I have ’em all back and every one of them has a little story. For instance, the one behind a 7” single by Bauhaus, “Satori in Paris,” which is a two live tracks French only issue is as follows. I looked for it for two months when I took a trip to Europe back in 1986 and found it in a bootleg record shop in Rome the day before returning to Buenos Aires. It was the first record I played when I got back and it was unlistenable! Found it again by chance for 7 bucks at a record shop in Hudson, NY last year and—it is still unlistenable.
The only major change in my collecting style now I guess is that being older and dealing with sparse shelving real estate in NYC is that I didn’t bother this time with band spinoffs and the like. Back in the day, I would buy any record by anyone who was featured in a band I liked even if it was a solo project by the drummer in The Exploited. I would buy it. Not anymore. I have become a “Best of” kind of guy or best of the best. I did buy another copy of Punk and Disorderly Volume 1 though…
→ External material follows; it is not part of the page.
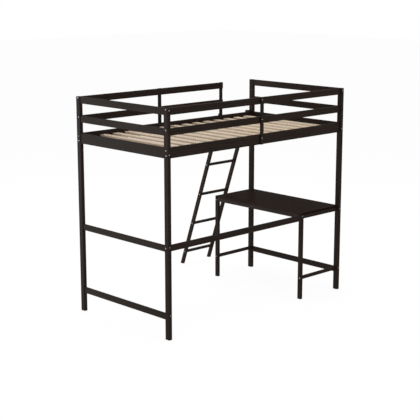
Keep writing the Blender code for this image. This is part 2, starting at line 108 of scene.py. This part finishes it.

Today I’ve got a copy of Q: Are We Not Men? A: We Are Devo! that I was still not able to replace. I’ve got the American version, the yellow one, before I had the UK version with a different cover. I’m listening to it while finishing this essay. I will never forget the face of my grandfather looking at me while I was listening to “Jocko Homo” at home—he looked puzzled. I heard him asking my sister, “Do you like this kind of music!?” “I HATE IT!,” she replied from the other side of the door.”
—Pablo Martin
“P.S. Pablo and I did not confer ahead of time regarding our pieces. The fact that we both have Bauhaus vinyl stories out of 2 record collections in the 1,000-plus range if combined with every genre well represented says something—but I’m not sure what! Maybe it speaks to why we made a band together.
Thanks for listening. Combined, we are Lulu Lewis and we like to call what we do, Harlem Punk Rock.”